The "generic" build is currently done on Debian 10. Forgot that vdocs/user is the expanded user documentation (duh), so that needs to be copied back. The documentation is only needed from one build. We're currently using the base Linux variant.

comment:23 by Zach Pearson, 3 years ago

I had a lot of trouble getting Rocky 9 and Debian 10 to build. In both cases ffmpeg was the culprit. My Rocky 9 container gets stuck compiling parts of libvpx unless I bump libvpx to 1.12 (I just tried the newest version and it worked; I didn't work down through the versions to find the earliest working one).

My Debian 10 container complains that it needs libogg1.1, even though it's installed.

Did you see these errors on bare metal / in Singularity? If so how did you work around them?

comment:24 by Greg Couch, 3 years ago

I do not see recall seeing those errors. Any workarounds are either in the singularity definition files for the platform, or in our Makefiles. Our singularity images have not been updated in a long time, it could be that the problem is with recent versions of Rocky 9 or Debian 10.

comment:25 by Zach Pearson, 3 years ago

OK, I was able to get Rocky 8 and 9 building on my fork, and Windows, and it'll be tested on the main repo tonight.

The hangup with Windows is that neither the windows-2019 (Windows Server 2019) nor the windows-latest (Windows Server 2022) runner use the same versions for e.g. the Windows 10 SDK that we use, but ChimeraX still builds with the versions that are available (you can look at vsvars.sh to see what the options are).

comment:26 by Zach Pearson, 3 years ago

https://github.com/RBVI/ChimeraX/actions/runs/3712314879 first successful run with every platform except Debian 10.

in reply to:  27 ; comment:27 by goddard@…, 3 years ago

Cool!  Have you tested each of the resulting distributions?  Does the build make the installers (.rpm, .deb, .dmg, .exe) or just the app directory tree?

comment:28 by Zach Pearson, 3 years ago

I have not, besides the Ubuntu 20 and macOS builds a few months ago.

It doesn't make the installers (yet), just the app directory tree. What's being built right now is also not ready for distribution. The macOS application is not notarized, and no build uses commercial PyQt6.

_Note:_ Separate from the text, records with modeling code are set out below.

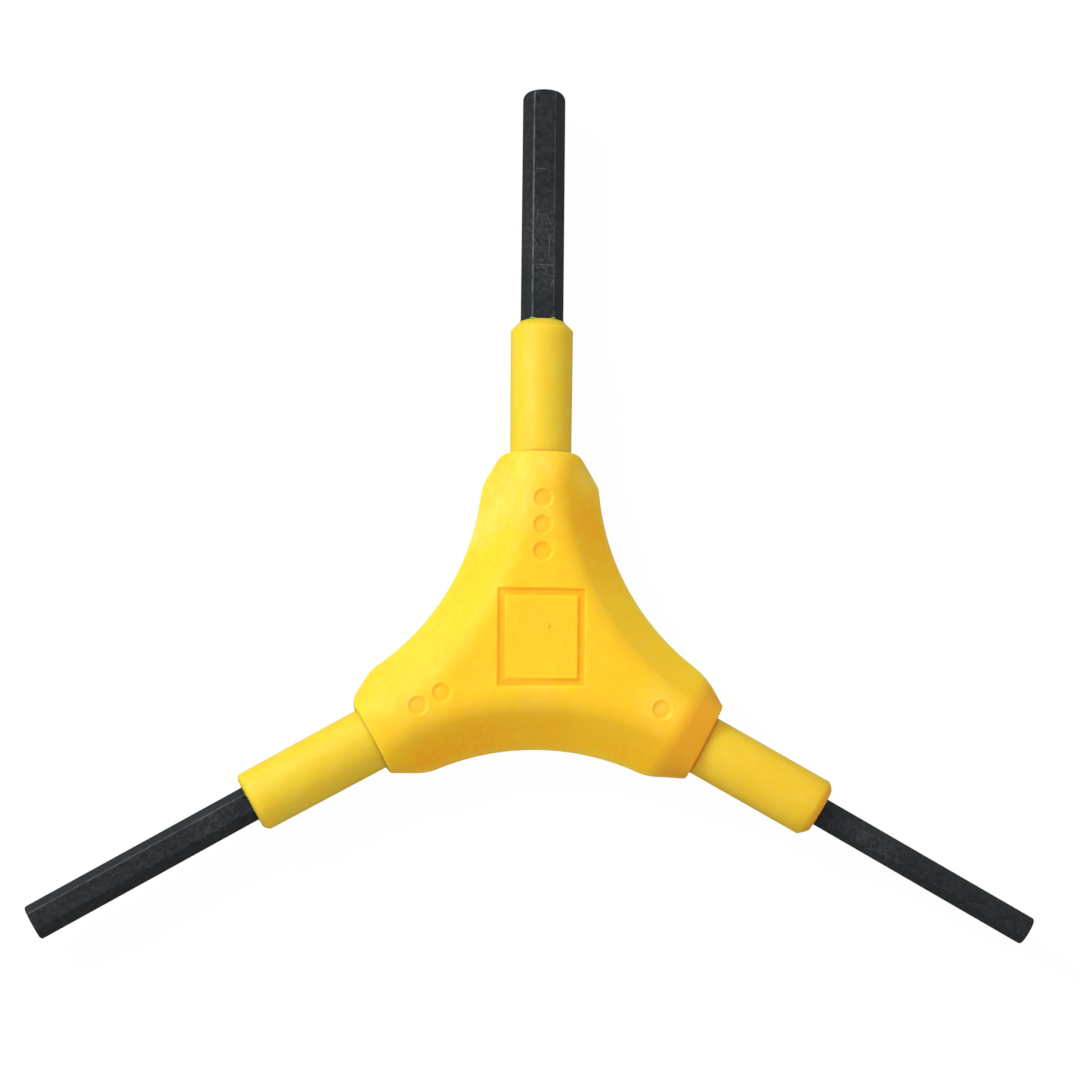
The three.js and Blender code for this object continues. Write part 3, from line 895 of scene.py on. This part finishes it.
class Shader:
    """A material with one Principled shader, and short calls that add nodes to it."""

    def __init__(self, name, gloss):
        self.material = bpy.data.materials.new(name)
        self.material.use_nodes = True
        self.tree = self.material.node_tree
        self.tree.nodes.clear()
        self.surface = self.add("ShaderNodeBsdfPrincipled")
        self.surface.inputs["Specular IOR Level"].default_value = gloss
        out = self.add("ShaderNodeOutputMaterial")
        self.link(self.surface.outputs[0], out.inputs["Surface"])
        self.place = self.add("ShaderNodeTexCoord").outputs["Object"]

    def add(self, kind, **settings):
        node = self.tree.nodes.new(kind)
        for key, value in settings.items():
            setattr(node, key, value)
        return node

    def link(self, output, socket):
        self.tree.links.new(output, socket)

    def put(self, socket, value):
        if isinstance(value, (int, float, tuple)):
            socket.default_value = value
        else:
            self.link(value, socket)

    def math(self, operation, a, b=0.0):
        node = self.add("ShaderNodeMath", operation=operation)
        self.put(node.inputs[0], a)
        self.put(node.inputs[1], b)
        return node.outputs[0]

    def times(self, a, b):
        return self.math("MULTIPLY", a, b)

    def apart(self, a, b):
        """How far two values are apart."""
        return self.math("ABSOLUTE", self.math("SUBTRACT", a, b))

    def ramp(self, value, low, high, out_low=0.0, out_high=1.0):
        node = self.add("ShaderNodeMapRange", clamp=True)
        self.put(node.inputs["Value"], value)
        ends = {"From Min": low, "From Max": high, "To Min": out_low, "To Max": out_high}
        for key, number in ends.items():
            node.inputs[key].default_value = number
        return node.outputs["Result"]

    def placed(self, middle, turn, stretch=(1, 1, 1)):
        """The place measured from a middle, along axes that are turned and stretched."""
        node = self.add("ShaderNodeMapping", vector_type="TEXTURE")
        node.inputs["Location"].default_value = tuple(v * MM for v in middle)
        node.inputs["Rotation"].default_value = (0, 0, math.radians(turn))
        node.inputs["Scale"].default_value = stretch
        self.link(self.place, node.inputs["Vector"])
        return node.outputs[0]

    def noise(self, size, detail=2.0, roughness=0.5, stretch=(1, 1, 1), turn=0.0, shift=(0, 0, 0)):
        """Noise whose features are about size millimetres, stretched along an axis."""
        node = self.add("ShaderNodeTexNoise")
        node.inputs["Scale"].default_value = 1 / (size * MM)
        node.inputs["Detail"].default_value = detail
        node.inputs["Roughness"].default_value = roughness
        self.link(self.placed(shift, turn, stretch), node.inputs["Vector"])
        return node.outputs["Fac"]

    def near(self, place, reach, full=NEAR_FULL_SHARE):
        """1 round a place, fading to 0 at a distance."""
        node = self.add("ShaderNodeVectorMath", operation="DISTANCE")
        self.link(self.place, node.inputs[0])
        node.inputs[1].default_value = tuple(v * MM for v in place)
        return self.ramp(node.outputs["Value"], reach * MM * full, reach * MM, 1, 0)

    def along(self, arm, lean=0.0):
        """The distance from the hub along an arm, or along a line that leans from it."""
        node = self.add("ShaderNodeVectorMath", operation="DOT_PRODUCT")
        self.link(self.place, node.inputs[0])
        node.inputs[1].default_value = (*turned(1, math.tan(math.radians(lean)), arm["turn"]), 0)
        return node.outputs["Value"]

    def axes(self, vector):
        node = self.add("ShaderNodeSeparateXYZ")
        self.link(vector, node.inputs[0])
        return node.outputs

    def mix(self, share, a, b):
        node = self.add("ShaderNodeMix", data_type="RGBA")
        self.put(node.inputs[0], share)
        self.put(node.inputs[MIX_A], a)
        self.put(node.inputs[MIX_B], b)
        return node.outputs[MIX_RESULT]

    def patch(self, tone, colour, grain, place, reach, strength):
        """The tone with another colour round a place, broken up by a grain."""
        share = self.times(grain, self.near(place, reach))
        return self.mix(self.times(share, strength), tone, colour)

    def glow(self):
        self.surface.inputs["Subsurface Weight"].default_value = GLOW_SHARE
        self.surface.inputs["Subsurface Radius"].default_value = GLOW_SPREAD
        self.surface.inputs["Subsurface Scale"].default_value = GLOW_REACH * MM

    def drive(self, name, value):
        self.link(value, self.surface.inputs[name])

    def bump(self, height, depth):
        node = self.add("ShaderNodeBump")
        node.inputs["Distance"].default_value = depth * MM
        self.link(height, node.inputs["Height"])
        self.drive("Normal", node.outputs[0])


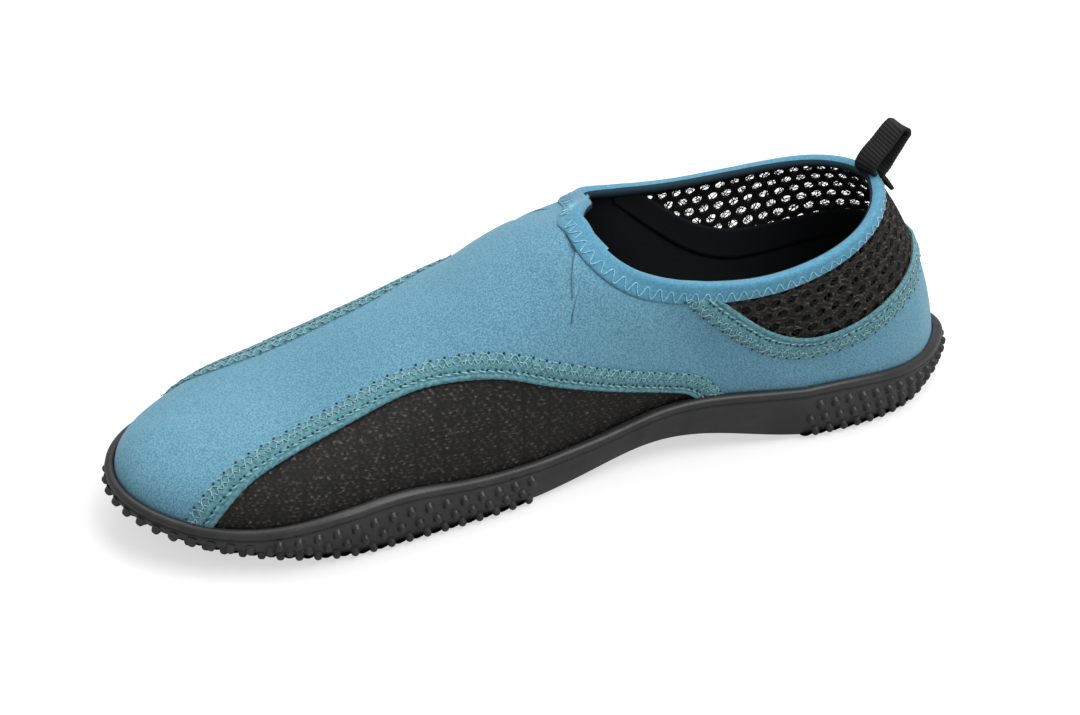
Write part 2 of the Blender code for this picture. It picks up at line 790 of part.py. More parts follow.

When we agree on a good method for getting the right PyQt6 package into the build runner, and a good method for notarization (it's possible to do it in GitHub Actions), we can slot building the installers in afterward and download that as an artifact for distribution.

in reply to:  29 ; comment:29 by goddard@…, 3 years ago

Ok, we should discuss the pros and cons of having our installers created on the cloud.  My previous comment was less about distribution of ChimeraX and more about testing to see if your builds are working.  For that it is fine to use PyQt GPL as long as we don't distribute that.  And it would be fine not to notarize, although maybe in the latest macOS it won't allow running in any way if not notarized?

comment:30 by Greg Couch, 3 years ago

Could we use a local "cloud"? What would be needed for that?

comment:31 by Zach Pearson, 3 years ago

You can; there is documentation for setting up self hosted runners here. If I understand it correctly the runner application has access to the underlying machine.

comment:32 by Zach Pearson, 15 months ago

Description: modified (diff)

I was provoked to revisit this by the recent kerfuffle with the wheel.

I've taken the time to fix the issues that were causing the cloud nightly builds to fail. There is still a nightly build on GitHub that mirrors the exact environment of the ChimeraX build (well, except that the Windows build takes place on MinGW instead of Cygwin), but I've added a new set of workflow files:

.github/workflow-skeleton.yml -------------------- Defines workflows for Ubuntu 20.04, Ubuntu 22.04, Rocky 8 (Docker on Ubuntu 20.04), 
                                                   macos-latest (an arm64 Mac runner), and Windows 2022. 
.github/{bundle,prereq,srcapp}-file-filters.yml -- Defines file filters used to detect changes to files in specific directories
.github/workflows/prereqs.yml -------------------- Detects changes in the prereqs folder using the file filters in 
                                                   .github/prereq-file-filters.yml, then rebuilds that prereq for all platforms
.github/workflows/bundle-changes.yml ------------- Should eventually do the same thing as prereqs.yml, for bundles
.github/workflows/srcapps.yml -------------------- Ditto, for src/apps
.github/workflows/check-for-changes.yml ---------- Runs each of the 3 preceding workflows, then builds and tests ChimeraX every
                                                   time someone pushes to the develop branch
.github/workflows/build-and-test.yml ------------- Will eventually abstract the build and test part of the preceding workflow, 
                                                   so it can be reused when prereqs, bundles, or apps change

We can now tell whether the next daily build will fail 15 minutes after a push, rather than biting our nails until the next day waiting to see if there was a syntax error or build failure.

What's set up now is cloud testing. I don't consider it cloud building because we're not taking artifacts back to Plato for distribution. When Greg gets back from Vacation I'll discuss with him how to set up a technology preview of ChimeraX built by GitHub CI.

Then we can close this ticket.

comment:33 by Zach Pearson, 14 months ago

I've enabled tech preview builds of macOS arm64 and all the flavors of Ubuntu we support, but those Ubuntu builds aren't using generic Linux bundles yet.

comment:34 by Zach Pearson, 13 months ago

Resolution: fixed
Status: assignedclosed

We now produce nightly builds of all platforms. Further bugs should be opened for problems with platform specific builds if they arise.